Please quote exactly the lines below from the line containing "Write part 3" to the line containing "0.0, tongue_top, plate.tongue_corner, 0.0)", both lines included, and nothing else.

Data supplied:
** Start **
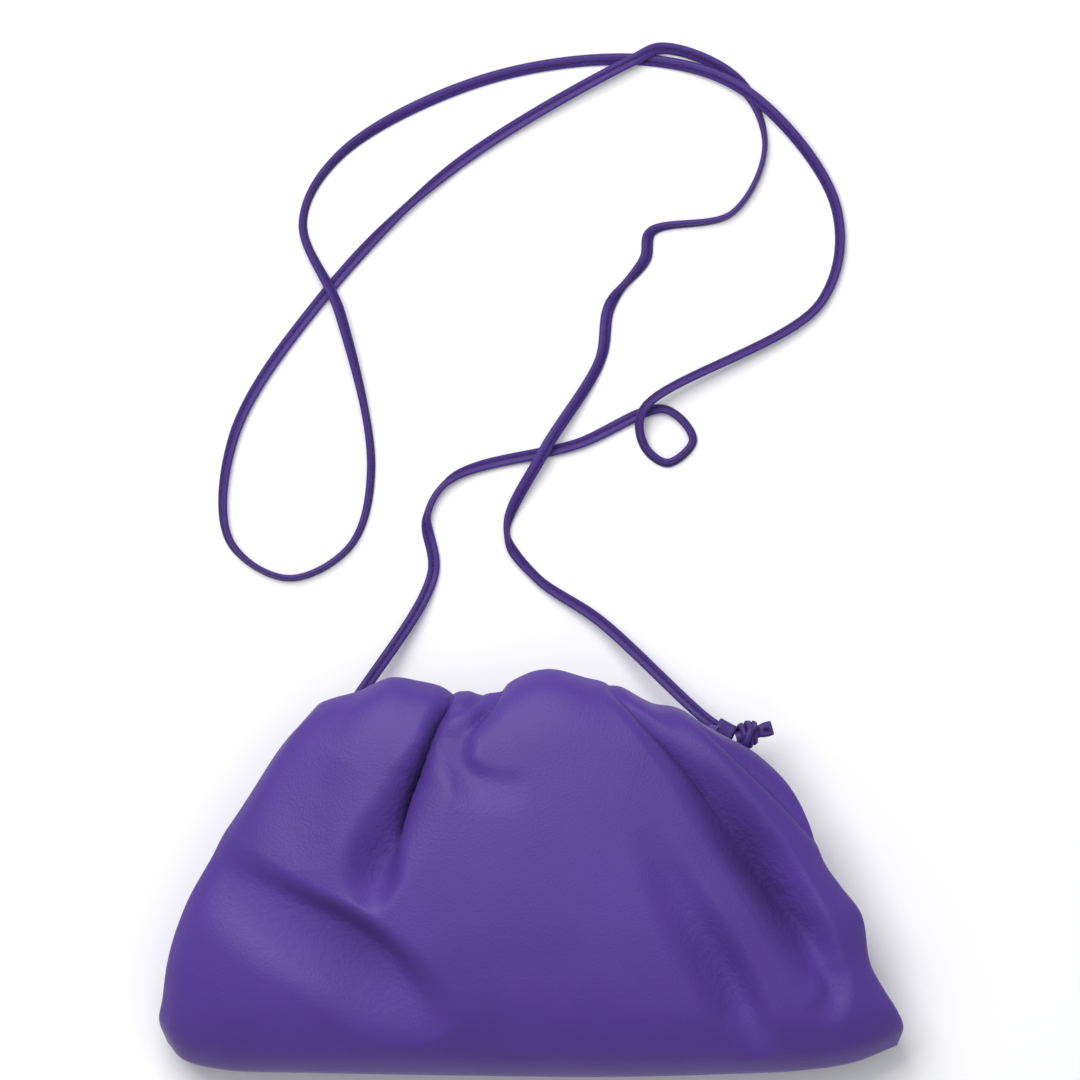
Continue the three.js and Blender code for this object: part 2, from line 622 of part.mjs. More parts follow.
** End **
** Start **
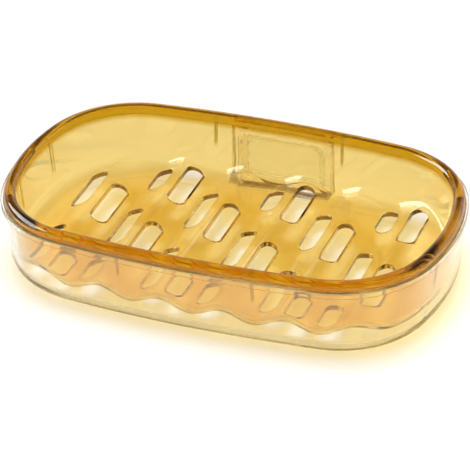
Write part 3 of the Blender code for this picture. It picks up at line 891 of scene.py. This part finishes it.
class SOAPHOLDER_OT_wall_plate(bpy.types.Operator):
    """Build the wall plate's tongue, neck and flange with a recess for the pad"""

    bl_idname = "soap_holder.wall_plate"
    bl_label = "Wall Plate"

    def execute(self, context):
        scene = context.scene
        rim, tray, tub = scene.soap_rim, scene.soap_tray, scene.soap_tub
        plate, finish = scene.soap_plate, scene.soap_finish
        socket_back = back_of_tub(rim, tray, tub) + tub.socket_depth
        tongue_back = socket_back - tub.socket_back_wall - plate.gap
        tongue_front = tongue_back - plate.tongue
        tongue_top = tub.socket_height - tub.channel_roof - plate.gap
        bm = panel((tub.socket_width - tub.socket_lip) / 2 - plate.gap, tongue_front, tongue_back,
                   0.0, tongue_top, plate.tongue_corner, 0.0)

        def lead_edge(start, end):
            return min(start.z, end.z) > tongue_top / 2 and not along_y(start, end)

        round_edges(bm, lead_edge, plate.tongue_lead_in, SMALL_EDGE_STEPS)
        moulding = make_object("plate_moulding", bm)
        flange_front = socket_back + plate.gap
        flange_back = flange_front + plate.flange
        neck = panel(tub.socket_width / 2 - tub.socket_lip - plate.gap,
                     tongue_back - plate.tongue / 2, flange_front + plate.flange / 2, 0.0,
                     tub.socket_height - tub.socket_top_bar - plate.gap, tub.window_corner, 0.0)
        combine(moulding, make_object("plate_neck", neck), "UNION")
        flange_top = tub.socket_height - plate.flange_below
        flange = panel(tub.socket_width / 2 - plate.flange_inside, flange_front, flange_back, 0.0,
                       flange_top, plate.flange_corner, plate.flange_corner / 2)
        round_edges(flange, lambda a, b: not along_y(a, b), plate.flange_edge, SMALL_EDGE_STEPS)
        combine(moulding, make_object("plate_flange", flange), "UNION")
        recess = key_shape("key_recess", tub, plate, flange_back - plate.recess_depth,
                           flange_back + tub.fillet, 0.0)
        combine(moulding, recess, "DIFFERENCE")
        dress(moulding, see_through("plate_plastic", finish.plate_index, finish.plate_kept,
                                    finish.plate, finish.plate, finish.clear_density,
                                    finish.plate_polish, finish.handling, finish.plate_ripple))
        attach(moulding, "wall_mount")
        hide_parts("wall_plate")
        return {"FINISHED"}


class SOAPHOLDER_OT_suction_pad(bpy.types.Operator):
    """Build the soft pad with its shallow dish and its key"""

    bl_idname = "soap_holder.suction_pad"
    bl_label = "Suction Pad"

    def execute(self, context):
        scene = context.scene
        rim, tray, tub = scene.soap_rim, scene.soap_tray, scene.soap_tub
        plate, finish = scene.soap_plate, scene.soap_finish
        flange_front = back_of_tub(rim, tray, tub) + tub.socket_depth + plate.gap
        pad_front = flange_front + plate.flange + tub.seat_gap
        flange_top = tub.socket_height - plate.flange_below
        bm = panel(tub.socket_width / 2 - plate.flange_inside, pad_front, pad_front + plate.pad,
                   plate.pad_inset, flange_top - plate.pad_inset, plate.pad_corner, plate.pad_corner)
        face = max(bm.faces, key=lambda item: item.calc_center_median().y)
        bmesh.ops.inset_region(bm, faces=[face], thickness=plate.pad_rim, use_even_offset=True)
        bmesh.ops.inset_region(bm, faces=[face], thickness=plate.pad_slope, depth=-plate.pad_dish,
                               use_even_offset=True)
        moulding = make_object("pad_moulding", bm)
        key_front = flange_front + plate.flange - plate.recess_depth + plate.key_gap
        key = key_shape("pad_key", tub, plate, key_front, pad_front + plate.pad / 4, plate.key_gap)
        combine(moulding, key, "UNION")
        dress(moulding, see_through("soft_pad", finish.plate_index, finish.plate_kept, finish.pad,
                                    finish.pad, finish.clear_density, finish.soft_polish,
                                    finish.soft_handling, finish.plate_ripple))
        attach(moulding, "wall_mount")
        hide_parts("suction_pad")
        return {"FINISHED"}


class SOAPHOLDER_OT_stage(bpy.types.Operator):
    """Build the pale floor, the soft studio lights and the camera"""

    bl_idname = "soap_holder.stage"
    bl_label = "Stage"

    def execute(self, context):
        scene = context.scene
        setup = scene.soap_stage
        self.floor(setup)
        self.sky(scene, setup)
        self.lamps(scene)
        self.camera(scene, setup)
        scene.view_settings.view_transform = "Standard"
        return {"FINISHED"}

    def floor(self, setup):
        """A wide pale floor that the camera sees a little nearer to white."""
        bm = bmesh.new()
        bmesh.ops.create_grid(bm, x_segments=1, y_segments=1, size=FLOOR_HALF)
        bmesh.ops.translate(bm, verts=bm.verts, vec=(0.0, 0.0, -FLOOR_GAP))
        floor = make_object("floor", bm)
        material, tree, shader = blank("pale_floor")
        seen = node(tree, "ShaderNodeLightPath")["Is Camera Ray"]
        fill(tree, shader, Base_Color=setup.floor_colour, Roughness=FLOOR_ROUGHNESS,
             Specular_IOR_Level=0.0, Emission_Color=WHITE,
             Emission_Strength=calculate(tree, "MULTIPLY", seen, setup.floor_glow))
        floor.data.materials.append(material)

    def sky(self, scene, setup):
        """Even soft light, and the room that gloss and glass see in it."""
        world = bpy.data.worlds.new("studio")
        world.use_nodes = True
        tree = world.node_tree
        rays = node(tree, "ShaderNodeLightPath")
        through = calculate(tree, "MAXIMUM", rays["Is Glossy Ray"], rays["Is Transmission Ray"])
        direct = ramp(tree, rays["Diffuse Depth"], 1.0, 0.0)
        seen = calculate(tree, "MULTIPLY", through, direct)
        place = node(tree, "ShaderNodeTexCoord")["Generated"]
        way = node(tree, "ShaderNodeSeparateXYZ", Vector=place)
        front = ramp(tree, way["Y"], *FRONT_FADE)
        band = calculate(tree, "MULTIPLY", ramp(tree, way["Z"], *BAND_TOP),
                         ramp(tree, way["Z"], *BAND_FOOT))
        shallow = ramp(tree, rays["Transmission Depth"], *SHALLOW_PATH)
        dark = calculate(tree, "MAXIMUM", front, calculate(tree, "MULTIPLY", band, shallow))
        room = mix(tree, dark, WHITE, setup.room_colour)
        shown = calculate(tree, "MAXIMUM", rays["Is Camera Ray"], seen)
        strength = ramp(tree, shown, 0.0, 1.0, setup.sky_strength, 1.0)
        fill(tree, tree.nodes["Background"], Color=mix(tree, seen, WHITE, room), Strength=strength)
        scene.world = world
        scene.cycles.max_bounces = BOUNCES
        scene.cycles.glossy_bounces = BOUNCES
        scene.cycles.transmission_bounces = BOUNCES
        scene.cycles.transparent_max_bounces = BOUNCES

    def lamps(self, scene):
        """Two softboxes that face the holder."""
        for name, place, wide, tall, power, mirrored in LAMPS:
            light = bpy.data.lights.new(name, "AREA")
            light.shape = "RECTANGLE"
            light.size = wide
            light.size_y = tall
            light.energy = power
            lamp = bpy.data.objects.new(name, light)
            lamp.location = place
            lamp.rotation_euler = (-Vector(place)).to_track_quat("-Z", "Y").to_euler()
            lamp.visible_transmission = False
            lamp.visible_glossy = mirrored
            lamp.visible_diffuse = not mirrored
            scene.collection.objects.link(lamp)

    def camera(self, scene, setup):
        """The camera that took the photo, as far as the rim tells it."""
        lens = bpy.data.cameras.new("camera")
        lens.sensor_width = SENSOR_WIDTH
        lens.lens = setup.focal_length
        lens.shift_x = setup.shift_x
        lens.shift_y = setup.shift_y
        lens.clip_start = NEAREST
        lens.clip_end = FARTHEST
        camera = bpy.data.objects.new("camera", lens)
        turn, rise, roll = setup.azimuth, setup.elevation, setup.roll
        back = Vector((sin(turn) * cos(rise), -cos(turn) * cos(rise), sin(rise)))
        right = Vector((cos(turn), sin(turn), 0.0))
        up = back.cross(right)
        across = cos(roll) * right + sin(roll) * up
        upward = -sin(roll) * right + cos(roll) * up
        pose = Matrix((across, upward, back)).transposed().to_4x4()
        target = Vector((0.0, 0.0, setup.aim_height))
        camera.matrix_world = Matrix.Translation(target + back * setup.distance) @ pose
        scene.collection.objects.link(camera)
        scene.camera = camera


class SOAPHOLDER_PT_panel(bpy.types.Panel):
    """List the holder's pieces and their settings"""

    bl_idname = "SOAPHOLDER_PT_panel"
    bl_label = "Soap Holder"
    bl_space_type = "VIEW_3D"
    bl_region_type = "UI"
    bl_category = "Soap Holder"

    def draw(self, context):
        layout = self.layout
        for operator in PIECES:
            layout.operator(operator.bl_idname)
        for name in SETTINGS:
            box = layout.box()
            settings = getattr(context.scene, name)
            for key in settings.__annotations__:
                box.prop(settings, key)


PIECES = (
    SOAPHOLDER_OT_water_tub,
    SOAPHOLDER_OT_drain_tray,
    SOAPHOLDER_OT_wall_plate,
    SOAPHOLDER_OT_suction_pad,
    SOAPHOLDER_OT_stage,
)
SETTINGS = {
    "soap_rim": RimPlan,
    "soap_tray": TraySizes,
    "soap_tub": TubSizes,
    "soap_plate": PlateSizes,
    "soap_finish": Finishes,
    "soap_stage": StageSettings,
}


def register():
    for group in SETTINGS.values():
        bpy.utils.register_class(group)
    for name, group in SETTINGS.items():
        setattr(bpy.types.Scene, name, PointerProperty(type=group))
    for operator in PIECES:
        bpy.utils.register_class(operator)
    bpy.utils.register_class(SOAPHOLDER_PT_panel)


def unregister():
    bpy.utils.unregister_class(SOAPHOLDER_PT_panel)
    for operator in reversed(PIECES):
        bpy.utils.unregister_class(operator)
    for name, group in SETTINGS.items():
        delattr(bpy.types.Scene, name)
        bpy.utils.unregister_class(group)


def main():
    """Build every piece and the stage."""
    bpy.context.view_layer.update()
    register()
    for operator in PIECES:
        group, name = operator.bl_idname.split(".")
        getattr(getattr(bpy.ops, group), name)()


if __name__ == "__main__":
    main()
** End **
Solved exercise:
Write part 3 of the Blender code for this picture. It picks up at line 891 of scene.py. This part finishes it.
class SOAPHOLDER_OT_wall_plate(bpy.types.Operator):
    """Build the wall plate's tongue, neck and flange with a recess for the pad"""

    bl_idname = "soap_holder.wall_plate"
    bl_label = "Wall Plate"

    def execute(self, context):
        scene = context.scene
        rim, tray, tub = scene.soap_rim, scene.soap_tray, scene.soap_tub
        plate, finish = scene.soap_plate, scene.soap_finish
        socket_back = back_of_tub(rim, tray, tub) + tub.socket_depth
        tongue_back = socket_back - tub.socket_back_wall - plate.gap
        tongue_front = tongue_back - plate.tongue
        tongue_top = tub.socket_height - tub.channel_roof - plate.gap
        bm = panel((tub.socket_width - tub.socket_lip) / 2 - plate.gap, tongue_front, tongue_back,
                   0.0, tongue_top, plate.tongue_corner, 0.0)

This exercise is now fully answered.